Paul Strand – Tir A’Mhurain: The Outer Hebrides

Paul Strand was an American photographer and film maker whose work I was only vaguely familiar with, as one of a number of modernist photographers who helped establish the form in the United States during the mid 20th Century. That was before I discovered this book and the fascinating story behind it.

Strand was a Marxist connected to, though apparently never a member of, the Communist Party and through his work with a company called Frontier Films fell foul of the McCarthy regime and found himself branded as “un-american” and “subversive”. Never a man to shirk a fight, his response was to insist on having his work printed in Eastern Germany on the pretext that the print process could only be found in the Eastern Bloc.

He arrived in Scotland, with the FBI in close attendance, at the same time as the American military began surveying the island of South Uist in the Hebrides to see if it were suitable to host a long range missile site. That the project should yield one of the definitive documents of the Hebridean way of life and perhaps the definitive work of Scottish photography is extraordinary under the circumstances.

Written in collaboration with Basil Davidson, the book contains a set of monochrome photographs that span portraiture, landscape and documentary in the main, supplemented with textures of stone and sky, thatched roofs and reeds. As an impression of that bleak landscape, I’ve never seen better, indeed never seen anything even approaching this standard.

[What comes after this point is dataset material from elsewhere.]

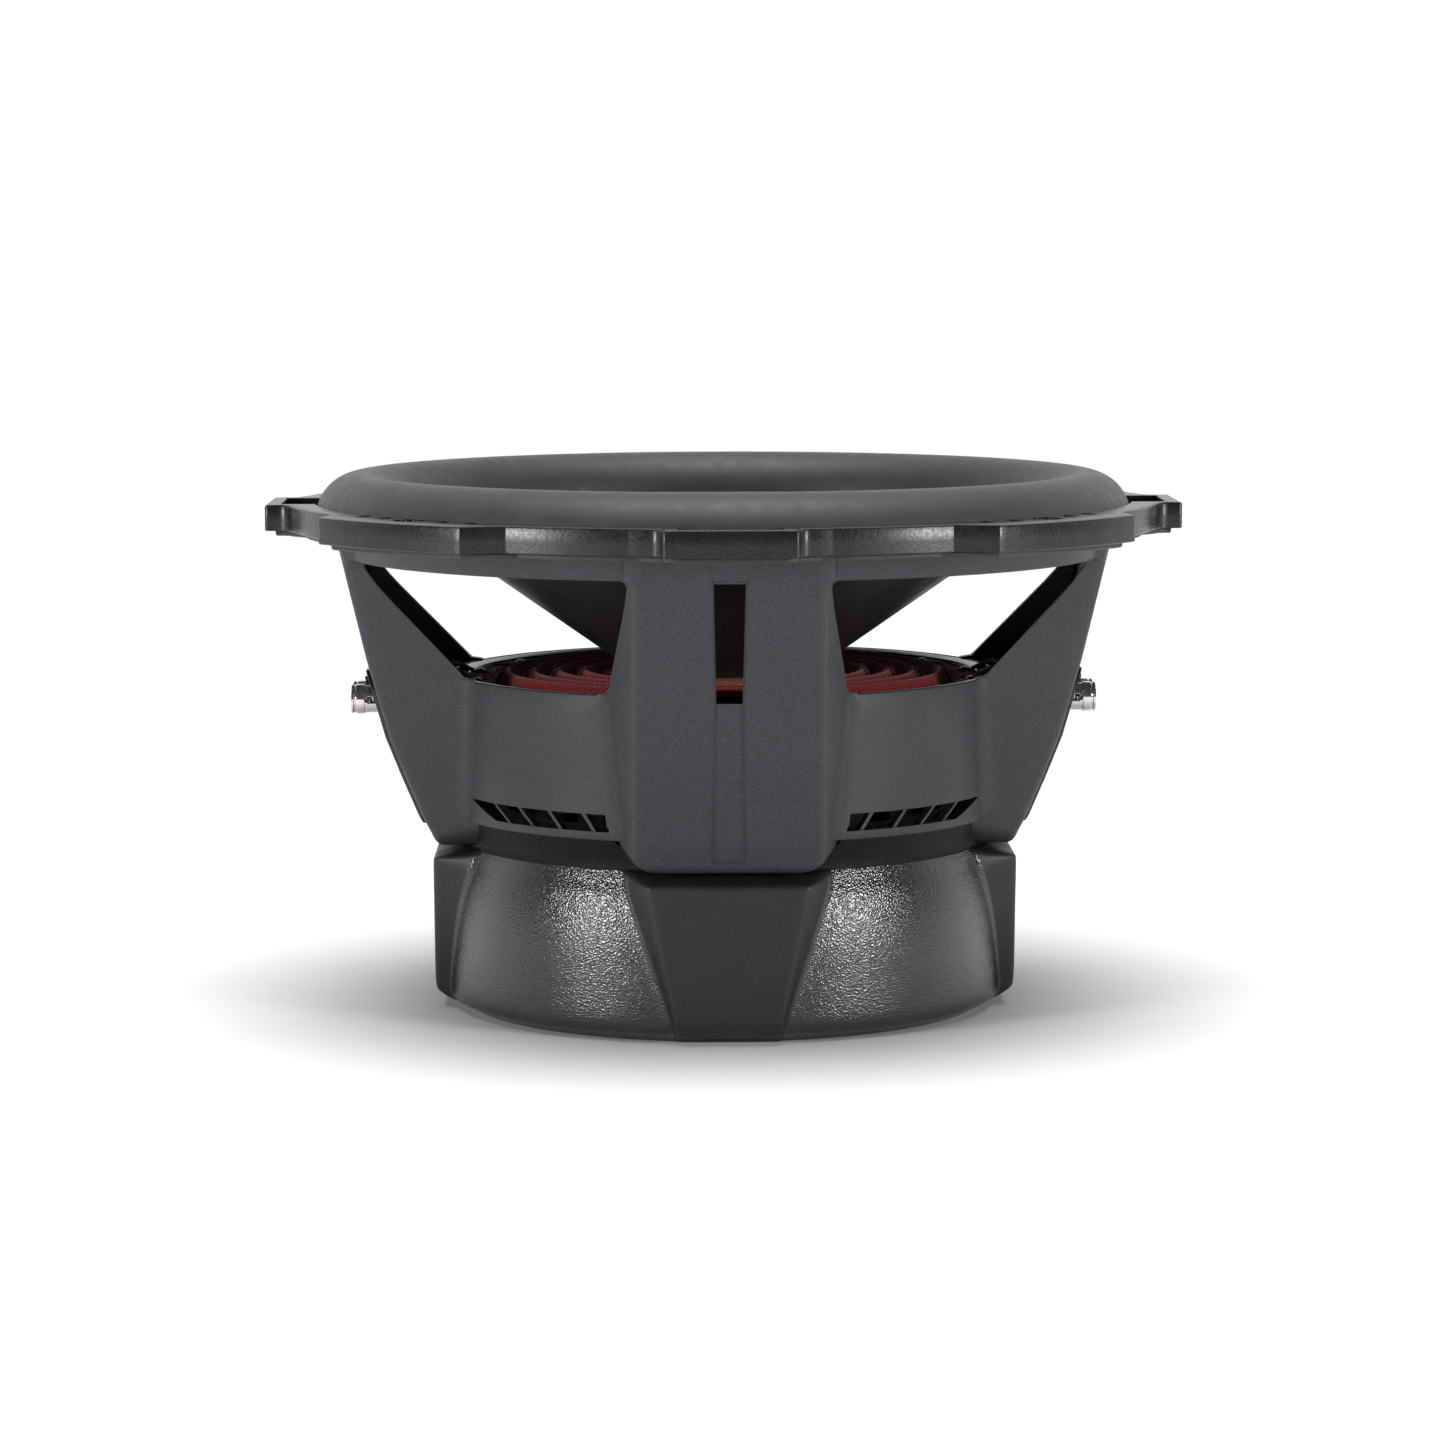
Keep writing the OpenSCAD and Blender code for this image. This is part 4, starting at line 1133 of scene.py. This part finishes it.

Although the book is a political project it is not overtly political. It tells a story, the story of the islanders, of their values and relationship with the land and the sea, with work and the weather. In so doing, Strand asserts that the islanders are and continue to be a viable community, not to be ruthlessly ignored and exploited for political gain.

I love this book, both for the writing and the photography. It is an extraordinary achievement for an outsider to capture so accurately the soul of a community, but capture it he did. He tells the story of these islands in the hope that they might be left alone. In fact, the book was immediately banned in the USA and the rocket ranges are still there, under the management of corporations supplying the defence industry.

In somewhat prescient fashion, the book ends with the following quote: “A comic mythology sometimes found elsewhere has liked to paint the Hebrideans as pawky spongers on the governmental purse, preferring charity to fending for themselves…” Sound familiar?